1. **Merge Data**: Combines consumption data with weather data.
2. **Resample and Aggregate**: Resamples to daily frequency, calculates daily aggregates, and extracts time-related features.
3. **Split into Train and Test Sets**: Splits the data into 2016 (train) and 2017 (test) datasets.

## Code Details

### Global Variables

- `DATASET_NAMES`: List of utility datasets to process, such as "chilledwater" and "electricity".
- `data_map`: Dictionary containing the site, building, and consumer configurations for each dataset type.
- `TARGET_FILE_TEMPLATE`: Template path for the meter data file for each dataset.
- `WEATHER_FILE`: Path for the weather data file.
- `OUTPUT_DIR`: Directory where the final processed files will be saved.

### Functions

#### 1. `extract_and_merge_data(dataset_name, config)`

This function merges the meter and weather data, performs daily resampling, calculates aggregation-based features, and saves the results.

- **Parameters**:

  - `dataset_name` (str): Name of the dataset (e.g., "water").
  - `config` (dict): Configuration containing `site_name`, `building_name`, and `consumer_name`.

- **Process**:

  1. **File Paths and Columns**: Constructs paths and target columns based on dataset configuration.
     - Output paths are organized in subfolders using `dataset_name`, `site_name`, `building_name`, and `consumer_name`, so each file has a dedicated folder.
  2. **Data Loading**: Reads the meter and weather data, ensuring only relevant columns are loaded.
  3. **Merging**: Merges data on `timestamp` and keeps only relevant timestamps.
  4. **Daily Resampling**:
     - Resamples on daily frequency (`'D'`) using `sum` for the primary target column and `mean` for weather data.
     - Calculates the following features for each day:
       - `sum_conso`: Daily sum of consumption.
       - `mean_conso`: Daily mean of consumption.
       - `min_conso`: Daily minimum consumption.
       - `max_conso`: Daily maximum consumption.
       - `first_conso`: First recorded consumption value for the day.
       - `last_conso`: Last recorded consumption value for the day.
       - `median_conso`: Median consumption for the day.
       - `month`: Month extracted from `timestamp`.
       - `day_of_week`: Day of the week (Monday = 0, Sunday = 6).
  5. **Remove Timestamp Column**: After resampling and feature generation, the `timestamp` column is removed from the final processed file.
  6. **Error Handling**: Catches and logs any issues with file reading, column mismatches, or merging issues.

- **Returns**:
  - `output_file` (str): Path to the saved file with the resampled and aggregated data, or `None` if an error occurs.

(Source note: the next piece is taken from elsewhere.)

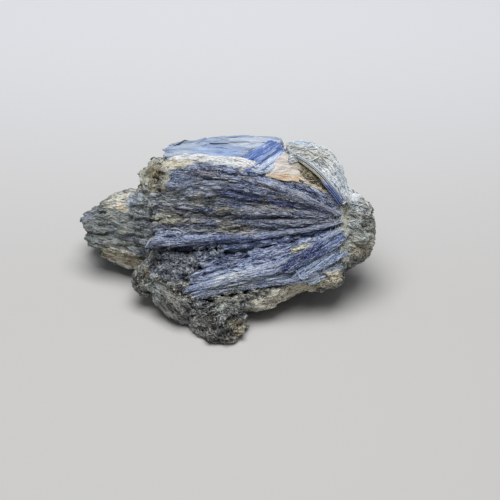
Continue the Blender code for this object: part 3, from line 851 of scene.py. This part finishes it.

#### 2. `split_train_test(output_file)`

This function splits the resampled dataset into train (2016) and test (2017) datasets.

- **Parameters**:

  - `output_file` (str): Path to the file generated by `extract_and_merge_data`.

- **Process**:

  1. **Load Data**: Reads the `output_file`.
  2. **Train/Test Split**:
     - Filters rows with `timestamp` in 2016 as the train set.
     - Filters rows with `timestamp` in 2017 as the test set.
  3. **Save Train and Test Files**:
     - Saves the train set as `_TRAIN.CSV` and the test set as `_TEST.CSV` in their respective folders.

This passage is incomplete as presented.